Our final day began with a brisk walk to Stockbridge, pottering around its elegant Georgian streets lined with independent shops, delis and cafés. From there, we continued to Bruntsfield, known for its independent retailers and vintage finds.

Lunch was at Leftfield, a neighbourhood bistro opened in 2017 and run by chef Phil White alongside Rachel Chisholm, who oversees front of house and a well-chosen wine list. Intimate yet relaxed, the restaurant seats 40 upstairs with a further eight downstairs and boasts one of the city’s most quietly impressive views, looking directly towards Arthur’s Seat.

The menu is short, seasonal and shaped by what local small boats bring in each day — a philosophy that has earned Leftfield its own Michelin Guide listing. We began with silky oysters from Gigha and Cumbrae, charred baby gem with mint, pea and feta, plus sourdough and olives.

Fresh sea trout with peas, broad beans and chorizo made an ideal main for me, while Daisy chose a roast cauliflower dish with spinach, feta and pumpkin purée, which she declared ‘spectacular’. A shared side of crushed roast potatoes with Rainton Tomme and truffle accompanied both dishes perfectly.

Dessert was non-negotiable: Leftfield’s famous Basque cheesecake, made fresh every morning and known to sell out quickly. It was outstanding, and arguably one of the finest puddings of the weekend.

We meandered back to the hotel for a short rest ahead of the final dinner of our foodie weekend, at The Little Chartroom — a restaurant highly recommended by locals.

Full chocolate commitment at The Little Chartroom

With an open kitchen and generous spacing between tables, the restaurant has relaxed, cool vibes. Head chef and owner Roberta Hall McCarron offers a weekly changing prix fixe menu, available as three or five courses, focusing on seasonality and careful sourcing.

For starters, I chose the Chalk Stream trout tartare with kohlrabi, kale and buckwheat cracker, which was fresh and flavoursome, while Daisy opted for Jerusalem artichoke custard with black garlic, caramelised onion, parsley and truffle, delivering depth without heaviness.

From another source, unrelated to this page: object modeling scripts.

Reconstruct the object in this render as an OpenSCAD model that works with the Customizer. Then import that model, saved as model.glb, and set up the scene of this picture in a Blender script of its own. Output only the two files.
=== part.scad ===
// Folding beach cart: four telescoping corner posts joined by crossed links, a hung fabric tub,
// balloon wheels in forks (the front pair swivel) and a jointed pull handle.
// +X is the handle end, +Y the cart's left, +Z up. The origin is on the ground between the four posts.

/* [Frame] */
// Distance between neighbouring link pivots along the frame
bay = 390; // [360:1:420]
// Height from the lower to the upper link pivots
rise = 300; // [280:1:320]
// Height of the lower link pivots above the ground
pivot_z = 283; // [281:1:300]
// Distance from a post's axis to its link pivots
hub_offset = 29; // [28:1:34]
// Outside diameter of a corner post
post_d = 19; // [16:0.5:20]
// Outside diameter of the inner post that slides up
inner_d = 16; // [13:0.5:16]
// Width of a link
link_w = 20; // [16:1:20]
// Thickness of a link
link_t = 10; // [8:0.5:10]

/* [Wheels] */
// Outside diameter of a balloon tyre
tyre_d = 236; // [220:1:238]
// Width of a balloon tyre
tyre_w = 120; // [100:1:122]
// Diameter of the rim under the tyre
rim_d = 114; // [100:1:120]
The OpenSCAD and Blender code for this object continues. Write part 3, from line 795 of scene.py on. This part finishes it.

We both chose the ricotta and smoked garlic ravioli with maitake, sage and delica squash for main — a dish that balanced comfort with finesse. Dessert, a white chocolate mousse with Earl Grey, mandarin and buckwheat, was light and restrained, rounding off the meal and sealing Edinburgh’s reputation as one of the UK’s most exciting food cities.

Where to stay & travel

The Hoxton, Edinburgh: low-season rates from £150 per night.

British Airways flies from London to Edinburgh from £44 each way; from Dublin via London Heathrow from £80 each way, including taxes and fees.